الخلاصة:
While large language models perform well in answering general questions, their
deployment in specialized domains such as law faces several challenges, including
generating inaccurate answers or responses unsupported by legal texts, and difficulty
handling complex questions due to the lack of high-quality specialized data. These
challenges are even more pronounced in the Algerian legal context, where Arabic
legal texts are often limited and poorly digitized. This thesis aims to develop a
legal question-answering system in Arabic based on Algerian tax law by combining
dense semantic retrieval with a generative language model. The work includes
several phases: collecting legal texts from a reliable source, preprocessing them,
segmenting them into legal articles, representing them using models adapted to
the Arabic language such as AraBERT and E5, and archiving them using FAISS
to facilitate retrieval. Then, a generative model is used to formulate the answer
based on the retrieved article.
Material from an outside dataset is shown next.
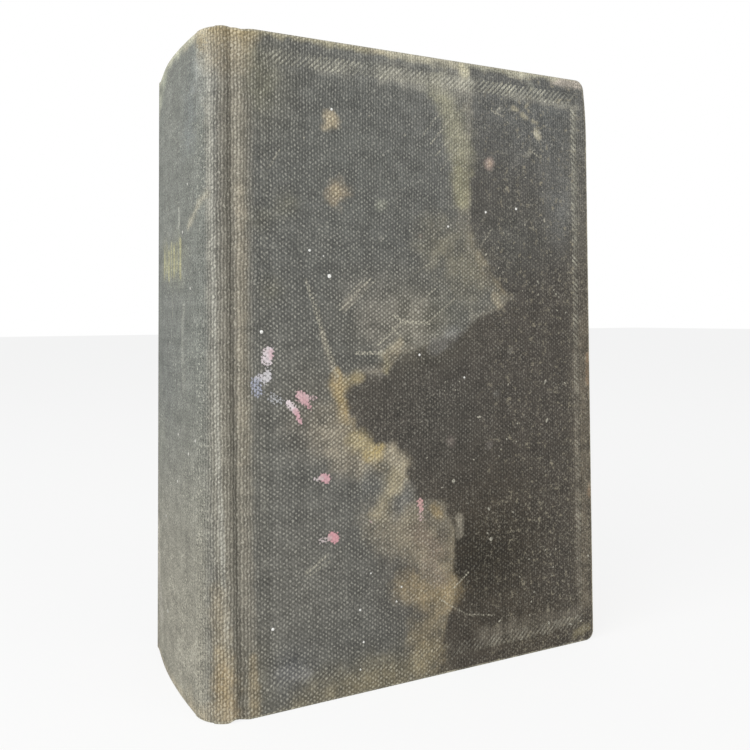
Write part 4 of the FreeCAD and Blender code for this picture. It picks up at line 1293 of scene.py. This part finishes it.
specks = [
    (32.8, 137.6, 1.4), (25.8, 145.9, 0.9), (30.7, 144.2, 0.5), (9.4, 119.6, 1.2), (33.8, 193, 0.9),
    (78.8, 156, 0.8), (66.7, 110.9, 0.9), (85, 102.4, 0.8), (108.5, 163.9, 1.0), (94.9, 162, 0.9),
    (13, 26.4, 1.0), (43.4, 27.4, 0.8), (59, 32.6, 0.7), (44.6, 16.7, 0.7), (43.4, 8, 0.7), (57, 28, 0.7),
    (47.4, 38.8, 0.6),
]
chips = [
    (94.9, 146.6, 1.2), (121.6, 160.2, 1.5), (123.2, 158, 0.8), (102.8, 154.8, 1.0), (105.1, 154.3, 0.8),
    (112.5, 158.2, 1.0), (100.3, 149.1, 0.8), (100.3, 141.8, 0.8), (102.3, 140.3, 0.8), (118.2, 136.9, 1.2),
    (126.7, 132.4, 1.0), (128, 131.2, 0.9), (125.6, 133.9, 0.8), (127.2, 126.1, 0.9), (131.2, 125.3, 1.0),
    (111, 133.5, 0.8), (118.2, 132.1, 0.9), (104, 99, 0.9), (121, 99.4, 1.6), (130.4, 98.5, 1.0),
    (91.2, 88, 1.6), (121.6, 84.9, 1.7), (107.9, 84.6, 0.9), (103.1, 79.2, 0.9), (100.5, 75.8, 0.8),
    (99.7, 73.4, 0.8), (107.4, 78, 0.8), (88.6, 73, 0.9), (69.3, 75.2, 0.9), (80.1, 66.2, 1.8),
    (75.5, 64.4, 0.9), (82.9, 101, 0.7), (81.2, 98.1, 0.7), (76.7, 98, 0.7), (77, 101.1, 0.7),
    (94.9, 54.8, 1.4), (105.7, 52.5, 1.0), (95.7, 44, 1.8), (94.3, 46.3, 1.0), (140.6, 32, 1.2),
    (125, 36.6, 0.9), (112.5, 34.6, 0.9), (122.4, 34.9, 0.9), (120, 36.9, 0.8), (114.7, 22.3, 0.9),
    (113.3, 19, 0.8), (108.2, 28.7, 0.9), (123, 27, 0.8), (123.6, 30.1, 0.8), (135.2, 31.8, 1.0),
    (112.5, 14.2, 0.9), (99.1, 14.4, 1.1), (121.3, 9.9, 1.4), (131.5, 7.6, 1.5), (136.6, 8, 1.2),
    (9, 190.3, 0.8), (24, 182.6, 0.8), (47.7, 192.3, 0.9), (61.6, 187.2, 0.8), (95, 193, 0.9),
    (115.3, 186.6, 0.8), (118.2, 184.6, 0.8), (113, 176, 0.7), (121, 171, 0.7), (104, 171, 0.7),
    (110, 191, 0.7), (98, 200.4, 0.8), (99.6, 198.6, 0.9), (101.4, 200.6, 0.9), (103.8, 199.4, 0.8),
    (119.8, 193.4, 1.6), (117.4, 194.8, 1.3), (105, 196, 0.7),
]
spine_chips = [
    (-23, 168), (-20, 133.7), (-28.5, 152.7), (-33, 85.2), (-15, 85.3), (-33.7, 69.5), (-21.6, 80.3),
    (-51, 54.3), (-47.5, 22.2),
]
bead_points = [(0, 0, 1.0)]
for lift, reach in ((0.8, 0.6), (0.4, 0.92), (-0.2, 1.0)):
    for corner in range(10):
        turn = corner * math.pi / 5
        bead_points.append((reach * (1 + 0.16 * math.cos(2.3 * corner)) * math.cos(turn),
                            reach * (1 + 0.16 * math.sin(3.1 * corner)) * math.sin(turn), lift))
faces = [(0, 1 + i, 1 + (i + 1) % 10) for i in range(10)]
for row in (0, 1):
    a, b = 1 + 10 * row, 11 + 10 * row
    faces += [(a + i, b + i, b + (i + 1) % 10, a + (i + 1) % 10) for i in range(10)]
faces.append(tuple(range(30, 20, -1)))
bead = new_mesh("bead", bead_points, faces)
bead.polygons.foreach_set("use_smooth", [True] * len(faces))
bead_object = bpy.data.objects.new("bead", bead)
tree, given = start_growth("paint_specks", Height=0.00016, Squeeze=0.0)
info = add(tree, "GeometryNodeObjectInfo", {"Object": bead_object})
half = add(tree, "GeometryNodeInputNamedAttribute", {"Name": "half"}, data_type="FLOAT")
facing = add(tree, "GeometryNodeInputNamedAttribute", {"Name": "facing"}, data_type="FLOAT")
odd = add(tree, "FunctionNodeRandomValue", {2: 0.0, 3: 1.0, "Seed": 3}, data_type="FLOAT")
chip = add(tree, "GeometryNodeInputNamedAttribute", {"Name": "tint"}, data_type="FLOAT")
squeeze = add(tree, "ShaderNodeMath", chip, given.outputs["Squeeze"], operation="MULTIPLY")
long = add(tree, "ShaderNodeMath", odd, squeeze, 1.0, operation="MULTIPLY_ADD")
short = add(tree, "ShaderNodeMath", half, long, operation="DIVIDE")
long = add(tree, "ShaderNodeMath", half, long, operation="MULTIPLY")
size = add(tree, "ShaderNodeCombineXYZ", long, short, given.outputs["Height"])
spin = add(tree, "ShaderNodeMath", odd, 17.0, operation="MULTIPLY")
upright_turn = add(tree, "FunctionNodeEulerToRotation", add(tree, "ShaderNodeCombineXYZ", {
    0: math.pi / 2, 2: facing}))
own_turn = add(tree, "FunctionNodeEulerToRotation", add(tree, "ShaderNodeCombineXYZ", {2: spin}))
turned = add(tree, "FunctionNodeRotateRotation", upright_turn, own_turn, rotation_space="LOCAL")
copies = add(tree, "GeometryNodeInstanceOnPoints", {
    "Points": given.outputs["Geometry"], "Instance": info.outputs["Geometry"], "Rotation": turned,
    "Scale": size})
end_growth(tree, copies, white_bead)
on_cover = [(hinge_x + s / 1000, -face_y, z / 1000) for s, z, _ in specks + chips]
on_spine = []
for s, z in spine_chips:
    (x, ahead_x), (y, ahead_y) = spine_point(np.array([s, s - 0.1]), 0.0)
    heading = math.atan2(-(ahead_y - y), ahead_x - x) + math.pi
    on_spine.append(((hinge_x + x / 1000, -y / 1000, z / 1000), heading))
cover_halves = [size / 2000 for _, _, size in specks] + [size / 2500 for _, _, size in chips]
cover_tints = [0.0] * len(specks) + [1.0] * len(chips)
spine_spots, spine_facings = zip(*on_spine)
for name, spots, halves, facings, tints, squeeze, body in (
        ("cover_specks", on_cover, cover_halves, [0.0] * len(on_cover), cover_tints, 0.5, "front_cover"),
        ("spine_specks", spine_spots, [0.0005] * len(on_spine), spine_facings, [0.5] * len(on_spine),
         0.3, "book_block")):
    seeds = new_mesh(name, spots, [])
    store(seeds, "half", halves)
    store(seeds, "facing", facings)
    store(seeds, "tint", tints)
    beads = grow(name, seeds, tree, Squeeze=squeeze)
    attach(beads, body)


# Floor and light. A plain pale floor, one large soft window-like lamp from the front left, and
# even light from all round.
# Pale matt paint, lit enough to look white and still take the shadow of the book.
floor_paint, tree = new_material("pale_floor")
seen = add(tree, "ShaderNodeLightPath")
matt = add(tree, "ShaderNodeBsdfDiffuse", {"Color": linear("#f2f2f0")})
glow = add(tree, "ShaderNodeEmission", {"Color": (1, 1, 1, 1), "Strength": 1.0})
share = add(tree, "ShaderNodeMath", seen.outputs["Is Camera Ray"], 0.84, operation="MULTIPLY")
both = add(tree, "ShaderNodeMixShader", share, matt, glow)
add(tree, "ShaderNodeOutputMaterial", {"Surface": both})
mesh = new_mesh("floor", [(-6, -6, 0), (6, -6, 0), (6, 6, 0), (-6, 6, 0)], [(0, 1, 2, 3)])
floor = new_piece("floor", mesh, floor_paint)

world = bpy.data.worlds.new("studio")
scene.world = world
world.use_nodes = True
tree = world.node_tree
tree.nodes.clear()
seen = add(tree, "ShaderNodeLightPath")
direct = add(tree, "ShaderNodeMath", seen.outputs["Is Camera Ray"], seen.outputs["Is Glossy Ray"],
             operation="MAXIMUM")
direct = add(tree, "ShaderNodeMath", direct, seen.outputs["Is Transmission Ray"], operation="MAXIMUM")
even = add(tree, "ShaderNodeBackground", {"Color": linear("#e6e8ea"), "Strength": 0.5})
white = add(tree, "ShaderNodeBackground", {"Color": (1, 1, 1, 1), "Strength": 1.0})
sky = add(tree, "ShaderNodeMixShader", direct, even, white)
add(tree, "ShaderNodeOutputWorld", {"Surface": sky})

for name, place, size, power in (("window", (-0.95, -0.45, 0.6), 0.9, 11.5),
                                 ("bounce", (0.5, -1.0, 0.4), 0.9, 4.5)):
    lamp = bpy.data.objects.new(name, bpy.data.lights.new(name, "AREA"))
    scene.collection.objects.link(lamp)
    lamp.data.size = size
    lamp.data.energy = power
    lamp.location = place
    lamp.rotation_euler = (Vector((0, 0, 0.1)) - Vector(place)).to_track_quat("-Z", "Y").to_euler()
The system was implemented using Python in the
Google Colab environment and was evaluated based on retrieval quality and answer
accuracy.
The experimental results demonstrated that the semantic retrieval approach
using the E5 model achieved a recall of 91%, significantly outperforming keyword-
based methods such as BM25. Furthermore, the integration of the retrieved content
with a fine-tuned generative model led to more legally grounded and fluent answers,
especially in handling multi-layered questions. These findings highlight the effec-
tiveness of combining semantic search with generative modeling in addressing the
unique challenges of Arabic legal question answering in the Algerian tax context.